Beyond CoBrA: Between figuration and abstraction
Appel moved to Paris in 1950 where he was discovered by Michel Tapié. Tapié included him in an exhibition and book titled Un art autre (An Art of Another Kind), an action-dominated offshoot of Informal Art that had sprung up since the late 1940s in Europe and elsewhere (Abstract Expressionism in America, Lyrical Abstraction in Europe and Gutai in Japan).
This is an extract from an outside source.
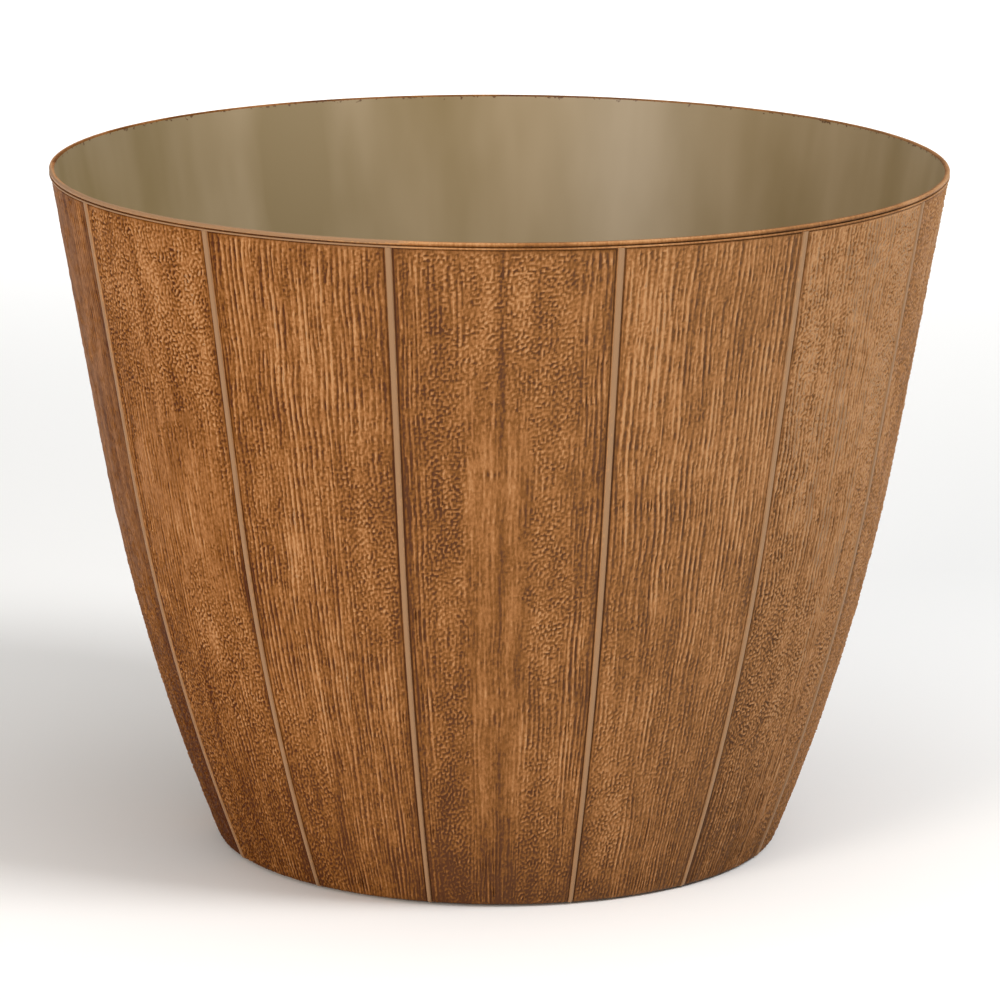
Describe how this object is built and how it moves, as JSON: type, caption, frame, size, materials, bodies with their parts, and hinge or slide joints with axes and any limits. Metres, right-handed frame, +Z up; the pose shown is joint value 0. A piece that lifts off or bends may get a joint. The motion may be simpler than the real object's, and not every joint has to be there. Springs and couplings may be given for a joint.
{
  "type": "round planter",
  "caption": "Round floor planter that tapers to its foot, with a wall moulded like wooden staves, a thin rim hoop, and a drained floor closed by push-in plugs.",
  "frame": {"origin": "centre of the circle that the foot ring stands on, at floor level", "axes": "+Z up along the planter's axis, -Y towards the viewer of the picture, where the widest stave is"},
  "size_m": [0.3938, 0.3938, 0.302],
  "materials": {
    "pot_resin": "tan resin with a rubbed dark brown wash outside, plain and smooth inside",
    "plug_rubber": "matte soft rubber"
  },
  "bodies": {
    "planter": {"pot_shell": "pot_resin"},
    "plug_1": {"drain_plug_1": "plug_rubber"},
    "plug_2": {"drain_plug_2": "plug_rubber"},
    "plug_3": {"drain_plug_3": "plug_rubber"},
    "plug_4": {"drain_plug_4": "plug_rubber"}
  },
  "joints": [
    {"name": "plug_1_pull", "type": "slide", "parent": "planter", "child": "plug_1", "axis": [0, 0, 1], "range_m": [0, 0.025]},
    {"name": "plug_2_pull", "type": "slide", "parent": "planter", "child": "plug_2", "axis": [0, 0, 1], "range_m": [0, 0.025]},
    {"name": "plug_3_pull", "type": "slide", "parent": "planter", "child": "plug_3", "axis": [0, 0, 1], "range_m": [0, 0.025]},
    {"name": "plug_4_pull", "type": "slide", "parent": "planter", "child": "plug_4", "axis": [0, 0, 1], "range_m": [0, 0.025]}
  ]
}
Tapié also introduced him to New York gallerist Martha Jackson, and from 1957 onwards Appel spent his time between Paris and New York. During his time in New York, Appel became friends with abstract expressionists – Sam Francis, Jackson Pollock, Willem De Kooning, Franz Kline, as well as jazz luminaries, Dizzie Gillespie, Miles Davis, Count Basie, and Sarah Vaughan. These artists partly influenced Karel Appel in a shift towards a more emotionally charged and spontaneous style of abstract painting.
In 1956, Appel described his work as “I never try to make a painting; it is a howl, it is naked, it is like a child, it is a caged tiger…My tube is like a rocket writing its own space.” An exciting inclusion at the exhibition is a video of Appel – The Reality of Karel Appel, 1961 – made by filmmaker and journalist Jan Vrijman. The video shows Appel painting the monumental Archaic Life (also on view at the show) to Musique Barbare composed by Appel himself and composer Frits Weiland. Reflective of Appel’s deeply personal ‘lose yourself’ approach to his art, we see him throw and manipulate paint with sheer abandon in a ‘performance’ that is absolutely hypnotic and powerful.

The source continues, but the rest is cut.